2 - Crimes – Preliminary Crimes (Solicitation)

2 - Crimes – Preliminary Crimes (Solicitation)

PLEASE NOTE THAT THE FOLLOWING IS TAKEN FROM SOME OF MY CLASS NOTES, SOME OF WHICH IS MY OWN PERSONAL WORK AND SOME OF WHICH BELONGS TO CONCORD LAW SCHOOL.  IT IS POSTED TO HELP MY IL STUDENTS IN PARTICULAR.  IT CANNOT BE DISSEMINATED WITHOUT EXPRESS, WRITTEN PERMISSION.

In the last criminal law session, we had a short introduction to preliminary crimes. Now we’ll start the topic of the first preliminary crime - solicitation.

Remember our timeline:

     -> Ask/Solicitation -> Agree/Conspiracy -> Act/Attempt ->

Solicitation

Solicitation is asking another to commit a crime coupled with the specific intent that the crime actually be committed. This crime requires no agreement or action by the person solicited, and thus the solicitation is complete when the solicitor, acting with the requisite intent, makes the command or request.
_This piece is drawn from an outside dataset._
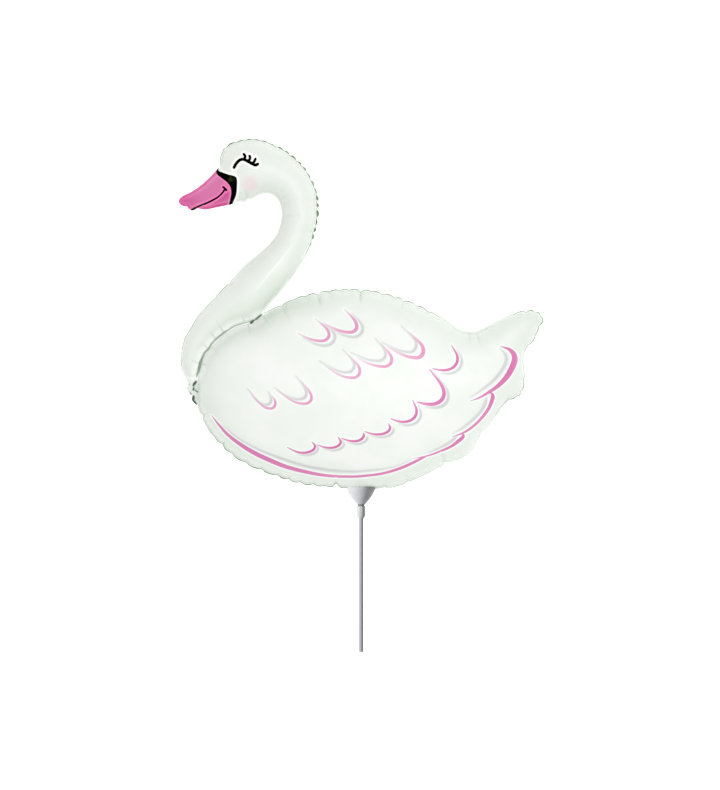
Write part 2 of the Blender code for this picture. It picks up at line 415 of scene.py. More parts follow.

If the target crime is committed, the perpetrator cannot be guilty of solicitation. (This is NOT the case for conspiracy.)

Solicitation is important because we want to punish those who ask others to commit a crime – punish the initiators of criminal activity. Those who merely ask or request are sufficiently dangerous so as to be subject to criminal liability.

In the next crimes session, we’ll talk about conspiracy.